How long should a mission statement be?
A mission statement should be short enough to repeat from memory, typically one or two sentences. Research by Bart and Baetz suggests effective statements average around 100 words, but the most memorable examples are well under 30. If executives cannot recite it without looking it up, it is too long to guide day-to-day decisions.
What makes a mission statement effective?
An effective mission statement is clear, concise, specific, inspiring, and realistic. It names a customer and an outcome in the same sentence, uses plain language, and is grounded in what the organization can actually deliver. Concrete imagery beats abstract claims because specificity is what allows the mission to rule decisions in and out.

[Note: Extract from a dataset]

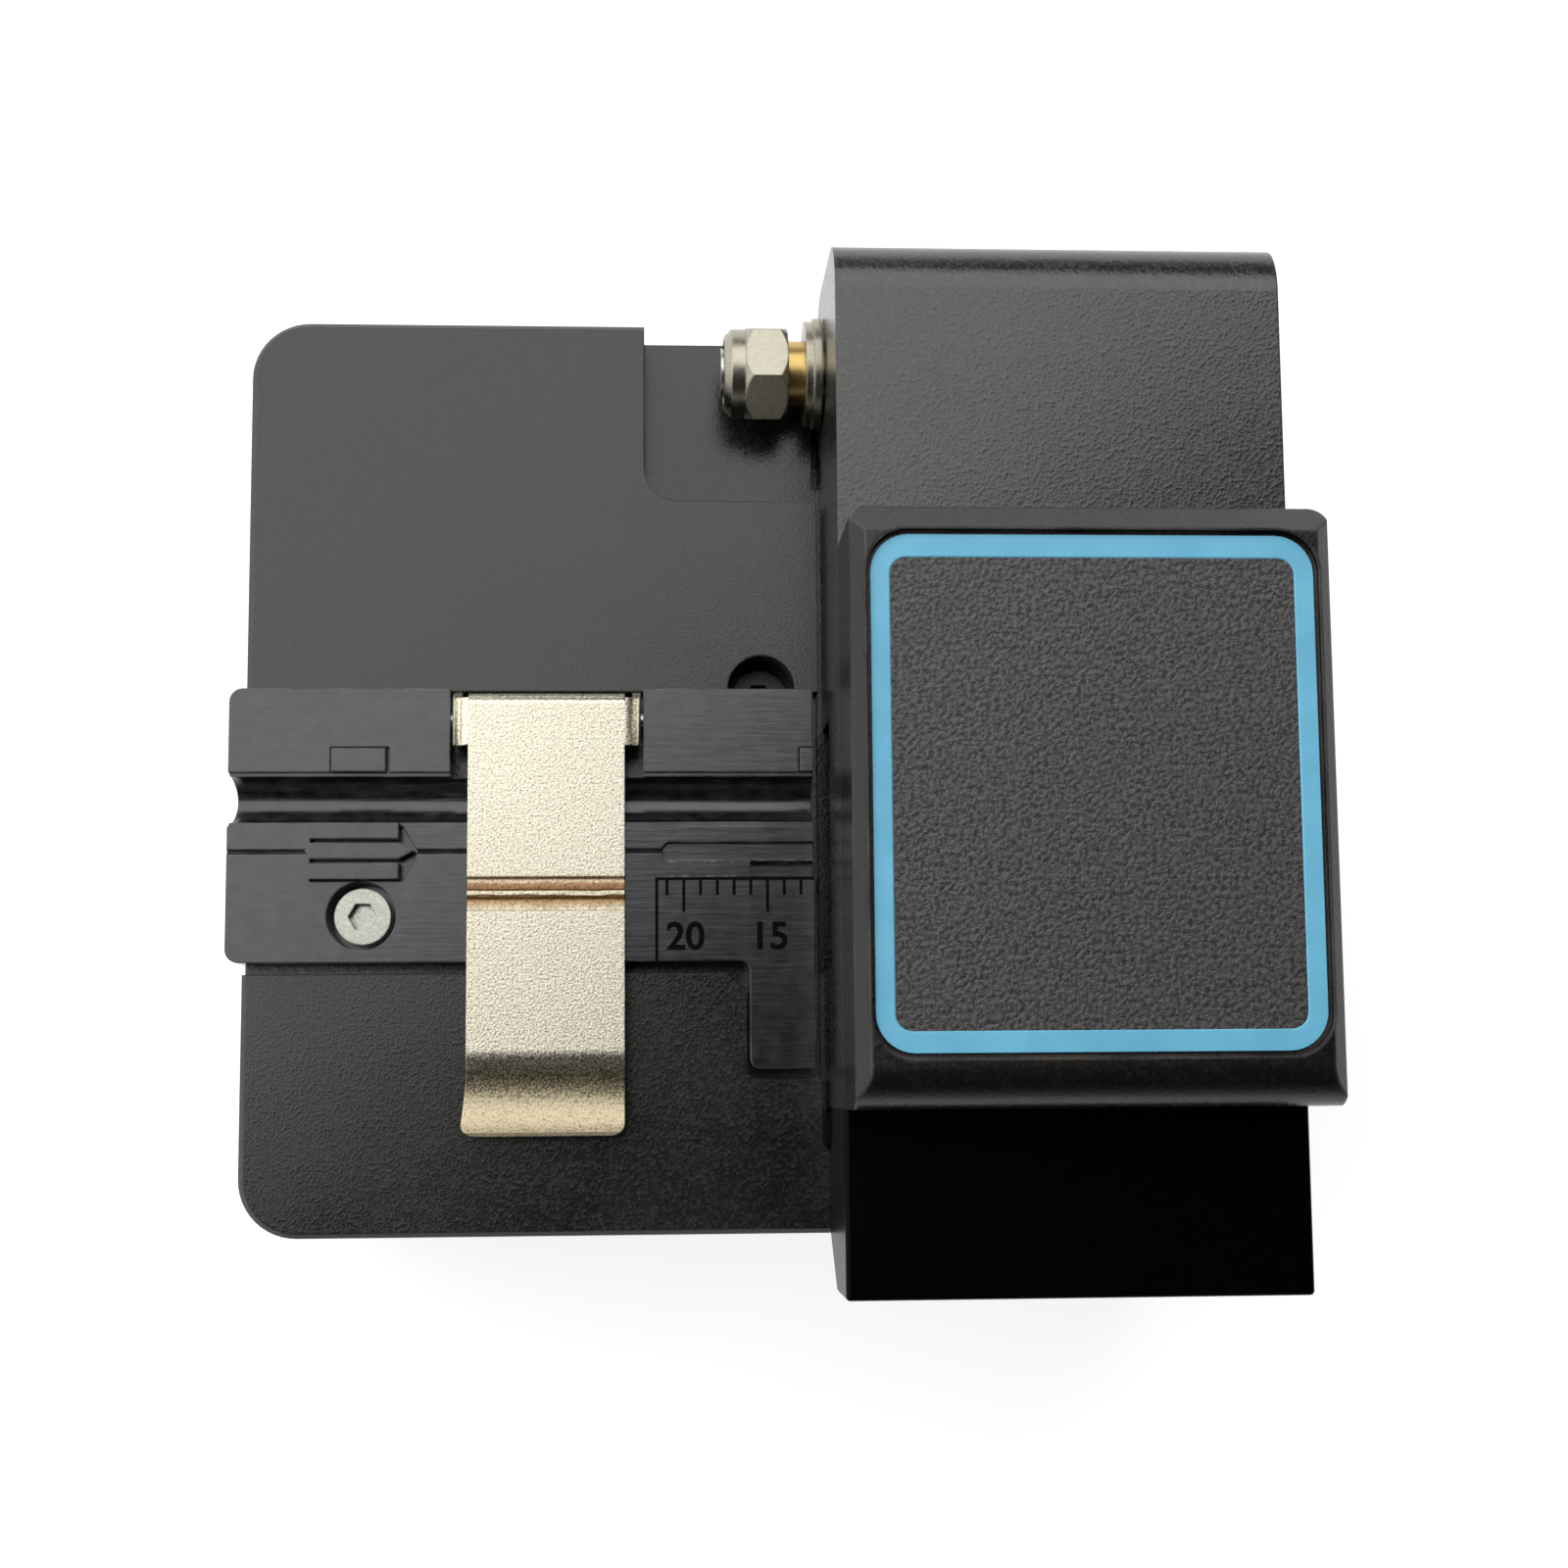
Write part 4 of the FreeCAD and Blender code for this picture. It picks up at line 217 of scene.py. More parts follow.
# %% Finishes
MATERIALS = {
    "anodised": surface("black_anodised_blasted_aluminium", "#0f0f0f", 0.23, grain=0.18, depth=0.005,
                        rough_spread=0.05, blotch=7.0, blotch_colour="#171613", cloud=0.02, edge=0.15,
                        edge_colour="#4a4a48", ior=1.54, dents=True, speckle="#282725"),
    "anodised_arm": surface("black_anodised_coarse_blast_aluminium", "#161615", 0.24, grain=0.2, depth=0.008,
                            rough_spread=0.06, blotch=6.0, blotch_colour="#1e1e1b", edge=0.2,
                            edge_colour="#50504d", ior=1.66, dents=True, speckle="#3f3e3a"),
    "steel": surface("turned_steel", "#b9bab8", 0.28, metallic=1.0, grain=0.08, depth=0.003, edge=0.08),
    "nickel": surface("bright_nickel_plating", "#a09c8d", 0.3, metallic=1.0, grain=0.3, depth=0.004,
                      rough_spread=0.05, edge=0.15),
    "stainless": surface("passivated_stainless_steel", "#a3a299", 0.26, metallic=1.0, grain=0.25, depth=0.003,
                         rough_spread=0.06, edge=0.1),
    "black_oxide": surface("blackened_steel", "#070707", 0.4, grain=0.12, depth=0.006, edge=0.08),
    "rubber": surface("moulded_rubber", "#151515", 0.75, depth=0.01),
    "clamp_rubber": surface("nitrile_rubber", "#1b1b1c", 0.6, grain=0.2, depth=0.006),
    "gloss_black": surface("polished_black_acrylic", "#020203", 0.3, grain=1.0, depth=0.0, rough_spread=0.02,
                           edge=0.15, edge_colour="#1a1a1e", ior=1.15),
    "pad_plastic": surface("textured_black_abs", "#100e0d", 0.28, grain=0.22, depth=0.007,
                           rough_spread=0.05, blotch=5.0, blotch_colour="#141110", edge=0.3,
                           edge_colour="#5a544c", ior=1.46, dents=True, speckle="#1c1a18"),
    "label_face": surface("printed_foil", "#434142", 0.45, grain=0.35, depth=0.03),
    "nylon": surface("natural_nylon", "#cfcdbf", 0.5, grain=0.3, depth=0.004),
    "brass": surface("turned_brass", "#c4a768", 0.32, metallic=1.0, grain=0.1, depth=0.003),
    "rail_steel": surface("ground_rail_steel", "#a9abad", 0.3, metallic=1.0, grain=0.1, depth=0.003),
    "carriage_alloy": surface("clear_anodised_aluminium", "#b8b9ba", 0.4, metallic=1.0, grain=0.12,
                              depth=0.004),
    "blade_carbide": surface("ground_tungsten_carbide", "#8f9296", 0.22, metallic=1.0, grain=0.1,
                             depth=0.002),
    "spring_steel": surface("music_wire", "#9a9b9c", 0.3, metallic=1.0, grain=0.1, depth=0.002),
}
print("finishes", len(MATERIALS))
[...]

How often should a mission statement be updated?
A mission statement should remain stable across years and usually changes only when the business undergoes a fundamental pivot or significant change in customer base. Most companies revise it every 5 to 10 years at most. Frequent updates signal that the mission was never specific enough to begin with.
Who should write the company mission statement?
The mission is typically owned by the CEO and founding team, with input from senior leaders and a sample of long-tenured employees. It is a leadership artifact, not a marketing one, and ownership should sit with the people accountable for the company's direction and resource allocation.
How does a mission statement connect to OKRs?
The mission defines the present-day purpose, and OKRs turn that purpose into measurable quarterly progress. Annual objectives should trace back to phrases in the mission, and quarterly check-ins should ask whether outcomes moved the mission forward, not only whether key results hit targets.